No entanto, depois da Polónia e da Checoslováquia, países mais ocidentalizados, Márquez mergulha na URSS e na sua vastidão desolada, com os seus tremendos contrastes, os seus 105 idiomas, incontáveis nacionalidades e um gosto acentuado pelo colossal, pelo monstruoso. É aí que participa num festival literário e descreve, com admiração irónica, a eficiência mastodôntica da organização, a qual, por um lado, mantém uma vigilância neurótica em relação aos mais ínfimos detalhes mas se perde em infindáveis mecanismos burocráticos, no exacto momento em que algo sai da bem oleada normalidade da máquina do partido.

García Márquez afirmou repetidamente, ao longo da vida, que era essencialmente um jornalista e que tinha sido nesse ofício que aprendera a escrever.

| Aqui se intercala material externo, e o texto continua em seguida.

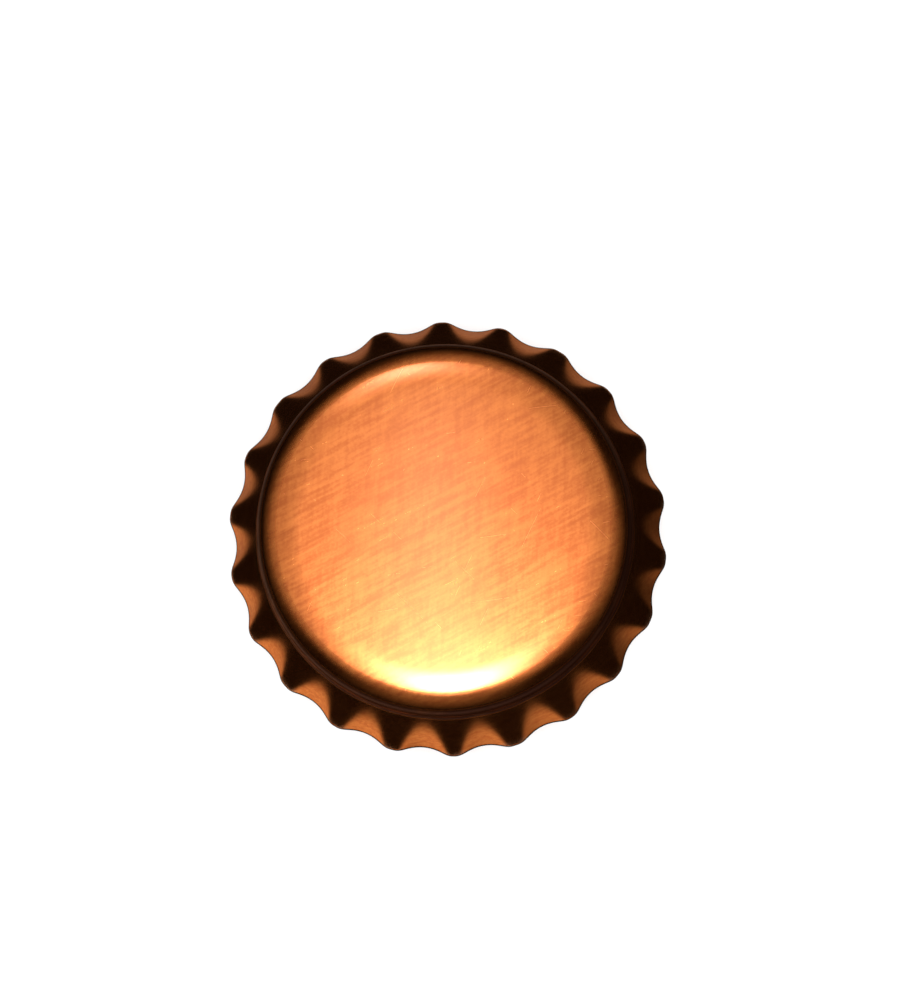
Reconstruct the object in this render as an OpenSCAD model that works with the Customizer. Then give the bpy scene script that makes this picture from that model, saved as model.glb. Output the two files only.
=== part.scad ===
// Crown bottle cap, before it is crimped onto a bottle: a fluted tinplate shell
// with a moulded sealing liner seated inside its panel.
// The cap stands on its cut edge at z = 0, with the panel at the top.

/* [Shell] */
// Outside diameter over the flute tips
tip_d = 32.1; // [30.5:0.1:40]
// Height from the cut edge to the top of the panel
cap_h = 6; // [5:0.1:8]
// Thickness of the tinplate sheet
sheet_t = 0.235; // [0.18:0.005:0.3]
// Inside diameter of the throat, which passes over the bottle's lip
throat_d = 26.75; // [22:0.05:28]
// Outside radius of the rounded shoulder
shoulder_r = 1.8; // [1.4:0.05:2.2]
// Height of the plain throat band under the shoulder
throat_band = 0.4; // [0.3:0.05:0.8]
// Outside radius of the bend from the throat into the skirt
bend_r = 0.6; // [0.4:0.05:0.8]

/* [Flutes] */
// Number of flutes pressed round the skirt
flute_count = 22; // [18:1:26]
// Depth of a flute at the cut edge, from the tips
flute_depth = 0.6; // [0.4:0.05:0.75]
// Width of the tip that stands between two flutes at the cut edge
tip_w = 0.66; // [0.4:0.02:1]

/* [Liner] */
// How far the middle of the sealing bead lies outside the flat of the panel
bead_out = 0.55; // [0.3:0.05:0.7]
// Radius of the outer sealing bead's section
bead_r = 0.45; // [0.35:0.01:0.5]
// Height of the sealing bead below the land
bead_drop = 0.36; // [0.2:0.01:0.4]
// Thickness of the flat land that seals on the bottle's lip
land_t = 0.75; // [0.6:0.01:0.9]
// Width of that land, from the web to the middle of the sealing bead
land_w = 3.05; // [2:0.05:4]
// Thickness of the web
web_t = 0.28; // [0.2:0.01:0.4]
// Width of the rib where the web meets the land
rib_w = 0.7; // [0.4:0.05:1]
// Height of that rib below the land
rib_drop = 0.25; // [0.1:0.01:0.35]
// Clearance between the liner and the inside of the shoulder
liner_gap = 0.03; // [0.02:0.005:0.06]

/* [Hidden] */
$fn = 96;
cut = 0.1;
tip_r = tip_d / 2;
throat_ir = throat_d / 2;
throat_or = throat_ir + sheet_t;
panel_r = throat_or - shoulder_r;
shoulder_z = cap_h - shoulder_r;
panel_under = cap_h - sheet_t;

// The bend's centre lies outside the throat; the skirt runs from it, tangent, to the tips.
bend_x = throat_or + bend_r;
bend_z = shoulder_z - throat_band;
skirt_angle = atan((tip_r - bend_x) / bend_z) + asin(bend_r / norm([tip_r - bend_x, bend_z]));

// A flute's floor runs straight from the cut edge to the foot of the throat.
floor_r = tip_r - flute_depth;
floor_angle = atan((floor_r - throat_or) / bend_z);
floor_len = (bend_z - bend_r / 2) / cos(floor_angle);

// The hollow across a flute is a cylinder through the corners of the tips on both sides.
flute_step = 360 / flute_count;
tip_half = asin(tip_w / 2 / tip_r);
corner = tip_r * [cos(flute_step / 2 - tip_half), sin(flute_step / 2 - tip_half)];
corner_rise = (corner.x - floor_r) * cos(floor_angle);
flute_r = (corner_rise * corner_rise + corner.y * corner.y) / (2 * corner_rise);
cutter_half_w = corner.y + tip_w / 4;
cutter_depth = flute_depth + 2 * cut;
cutter_low = cutter_depth * tan(floor_angle) + 2 * cut;

bead_x = panel_r + bead_out;
land_z = panel_under - land_t;
web_r = bead_x - land_w;

// Half section of the solid cup whose surface lies `inset` inside the outer one.
module cup_section(inset, low) {
    bend = bend_r + inset;
    bend_low = [bend_x - bend * cos(skirt_angle), bend_z - bend * sin(skirt_angle)];
    low_x = bend_low.x + (bend_low.y - low) * tan(skirt_angle);
    square([panel_r, cap_h - inset]);
    translate([panel_r, shoulder_z])
        intersection() {
            circle(r = shoulder_r - inset);
            square(shoulder_r);
        }
    translate([0, bend_z]) square([throat_or - inset, throat_band]);
    difference() {
        polygon([[0, bend_low.y], bend_low, [bend_x, bend_z], [0, bend_z]]);
        translate([bend_x, bend_z]) circle(r = bend);
    }
    polygon([[0, low], [low_x, low], bend_low, [0, bend_low.y]]);
}

// Segments of slanted cylinders, whose round sides are the flute floors.
module flute_cutters(inset) {
    for (i = [0 : flute_count - 1])
        rotate([0, 0, (i + 0.5) * flute_step])
            translate([floor_r, 0, 0])
                rotate([0, -floor_angle, 0])
                    translate([flute_r, 0, -cutter_low])
                        linear_extrude(floor_len + cutter_low)
                            flute_cutter_section(inset);
}

module flute_cutter_section(inset) {
    intersection() {
        circle(r = flute_r + inset);
        translate([-flute_r - inset - cut, -cutter_half_w])
            square([cutter_depth + inset + cut, 2 * cutter_half_w]);
    }
}

module fluted_cup(inset, low) {
    difference() {
        rotate_extrude() cup_section(inset, low);
        flute_cutters(inset);
    }
}

module shell() {
    color([0.86, 0.5, 0.24])
        difference() {
            fluted_cup(0, 0);
            fluted_cup(sheet_t, -cut);
        }
}

// Half section of the space that the panel, shoulder and throat leave for the liner.
module liner_room() {
    square([panel_r, panel_under]);
    square([throat_ir - liner_gap, shoulder_z]);
    translate([panel_r, shoulder_z])
        intersection() {
            circle(r = shoulder_r - sheet_t - liner_gap);
            square(shoulder_r);
        }
}

module liner_section() {
    translate([0, panel_under - web_t]) square([web_r, web_t]);
    translate([web_r, land_z - rib_drop]) square([rib_w, rib_drop]);
    intersection() {
        union() {
            translate([web_r, land_z]) square([land_w, land_t]);
            translate([bead_x, land_z - bead_drop + bead_r]) circle(r = bead_r);
        }
        liner_room();
    }
}

module liner() {
    color([0.82, 0.84, 0.82])
        rotate_extrude() liner_section();
}

shell();
liner();
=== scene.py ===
import math
import bpy
from mathutils import Matrix, Vector


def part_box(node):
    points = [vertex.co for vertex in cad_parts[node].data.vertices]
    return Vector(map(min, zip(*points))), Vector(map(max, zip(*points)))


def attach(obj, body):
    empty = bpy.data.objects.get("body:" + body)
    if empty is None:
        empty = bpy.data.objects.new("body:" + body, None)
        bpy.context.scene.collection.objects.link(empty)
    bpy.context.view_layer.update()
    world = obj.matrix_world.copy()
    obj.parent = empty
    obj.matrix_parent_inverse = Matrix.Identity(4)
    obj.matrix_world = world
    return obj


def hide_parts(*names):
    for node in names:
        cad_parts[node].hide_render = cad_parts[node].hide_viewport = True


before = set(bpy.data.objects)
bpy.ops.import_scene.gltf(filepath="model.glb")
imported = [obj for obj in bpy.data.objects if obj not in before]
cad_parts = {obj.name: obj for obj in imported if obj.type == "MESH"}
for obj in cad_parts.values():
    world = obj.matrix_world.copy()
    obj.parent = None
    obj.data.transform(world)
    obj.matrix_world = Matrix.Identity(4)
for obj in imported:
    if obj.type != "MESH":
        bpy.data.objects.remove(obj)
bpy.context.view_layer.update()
mm = 0.001
print("frame loaded:", sorted(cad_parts))


# A socket that takes part in arithmetic: each operation adds one Math node.
class Wire:
    def __init__(self, bench, socket):
        self.bench = bench
        self.socket = socket

    def math(self, operation, *others):
        values = dict(enumerate([self, *others]))
        return self.bench.node("ShaderNodeMath", {"operation": operation}, values)

    def __add__(self, other):
        return self.math("ADD", other)

    def __radd__(self, other):
        return self.math("ADD", other)

    def __sub__(self, other):
        return self.math("SUBTRACT", other)

    def __rsub__(self, other):
        return self.bench.node("ShaderNodeMath", {"operation": "SUBTRACT"}, {0: other, 1: self})

    def __mul__(self, other):
        return self.math("MULTIPLY", other)

    def __rmul__(self, other):
        return self.math("MULTIPLY", other)

    def __truediv__(self, other):
        return self.math("DIVIDE", other)

    def __rtruediv__(self, other):
        return self.bench.node("ShaderNodeMath", {"operation": "DIVIDE"}, {0: other, 1: self})

    # 0 below low, 1 above high, eased between
    def ease(self, low, high):
        settings = {"interpolation_type": "SMOOTHSTEP"}
        return self.bench.node("ShaderNodeMapRange", settings, {0: self, 1: low, 2: high, 3: 0.0, 4: 1.0})


# A node tree under construction, for shaders and for Geometry Nodes.
class Bench:
    def __init__(self, tree):
        self.tree = tree

    def node(self, kind, settings=None, sockets=None, output=0):
        made = self.tree.nodes.new(kind)
        for name, value in (settings or {}).items():
            setattr(made, name, value)
        for key, value in (sockets or {}).items():
            if isinstance(value, Wire):
                self.tree.links.new(value.socket, made.inputs[key])
            else:
                made.inputs[key].default_value = value
        return Wire(self, made.outputs[output]) if made.outputs else made

    # another output of the node that a wire comes from
    def other(self, wire, output):
        return Wire(self, wire.socket.node.outputs[output])

    def vector(self, operation, *values):
        return self.node("ShaderNodeVectorMath", {"operation": operation}, dict(enumerate(values)))

    def blend(self, factor, first, second):
        return self.node("ShaderNodeMix", {"data_type": "RGBA"}, {0: factor, 6: first, 7: second}, output=2)


# The cap's sizes, the same values as the frame's own construction unless a note says otherwise.
cap = {
    "sheet": 0.235 * mm,
    "throatRadius": 13.375 * mm,
    "shoulderRadius": 1.8 * mm,
    "throatBand": 0.4 * mm,
    "bendRadius": 0.6 * mm,
    "flutes": 22,
    "fluteDepth": 0.57 * mm,  # a little less than the frame's, because the crests are rounded
    "crestWidth": 1.08 * mm,  # the crest between two flutes, before it is rounded
    "panelFlat": 10.3 * mm,  # the panel is flat to here, then falls gently to the shoulder
    "panelFall": 6.0,  # degrees of slope where it meets the shoulder
    "edgeRound": 0.045 * mm,  # rounding of the cut edge
    "columnsPerFlute": 28,
    "crestRound": 0.42 * mm,  # how far the hollows on both sides blend over a crest
    "floorBow": 0.04 * mm,  # how far the floor of a flute bulges outwards, halfway down
    "fluteDrift": 0.35,  # degrees a flute may stand off its place
    "depthDrift": 0.05,  # share by which a flute's depth may vary
    "seed": 7,
}

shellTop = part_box("shell")[1]
tipRadius = shellTop.x
capHeight = shellTop.z
throatOuter = cap["throatRadius"] + cap["sheet"]
panelRadius = throatOuter - cap["shoulderRadius"]
shoulderZ = capHeight - cap["shoulderRadius"]
bendZ = shoulderZ - cap["throatBand"]
bendX = throatOuter + cap["bendRadius"]
bendReach = math.hypot(tipRadius - bendX, bendZ)
skirtAngle = math.atan((tipRadius - bendX) / bendZ) + math.asin(cap["bendRadius"] / bendReach)
floorRadius = tipRadius - cap["fluteDepth"]
floorSlope = (floorRadius - throatOuter) / bendZ
floorCos = math.cos(math.atan(floorSlope))
fluteStep = math.tau / cap["flutes"]
cornerAngle = fluteStep / 2 - math.asin(cap["crestWidth"] / 2 / tipRadius)
cornerRise = (tipRadius * math.cos(cornerAngle) - floorRadius) * floorCos
cornerSide = tipRadius * math.sin(cornerAngle)
fluteRadius = (cornerRise ** 2 + cornerSide ** 2) / (2 * cornerRise)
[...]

Na verdade nunca abandonou totalmente o registo jornalístico e vale a pena recordar que, enquanto trabalhava no El Espectador de Bogotá — textos reunidos mais tarde em Relato de um Náufrago — estava também a finalizar Ninguém escreve ao Coronel e A Hora Má: o Veneno da Madrugada. Tal como o seu grande amigo Vargas Llosa — que depois deixou de o ser, por razões nunca inteiramente esclarecidas — Márquez encarava o jornalismo como uma arte tão nobre como a escrita de romances. Para ele, tanto no jornalismo como na literatura, a fronteira entre realidade e ficção, entre o mito e a história era flexível e permitia — ao contrário dos ditames do “ new journalism “ preconizado por Tom Wolfe, por exemplo — expandir a capacidade da imaginação, na observação dos acontecimentos, das pessoas e dos lugares.

Os relatos de Em Viagem pela Europa de Leste são um testemunho imprescindível, não só para compreender a conturbada história do século XX, mas também para confirmar a genialidade de Márquez, a sua curiosidade irrequieta, o seu olhar arguto, a fluidez da sua linguagem e a naturalidade com que estabelece ligações com as pessoas com quem se cruza. Mesmo no relato circunstancial, Márquez introduz o seu cariz “mágico”, seguindo de perto todos os acontecimentos, sem nunca descurar uma observação intensa, crítica e bem-humorada.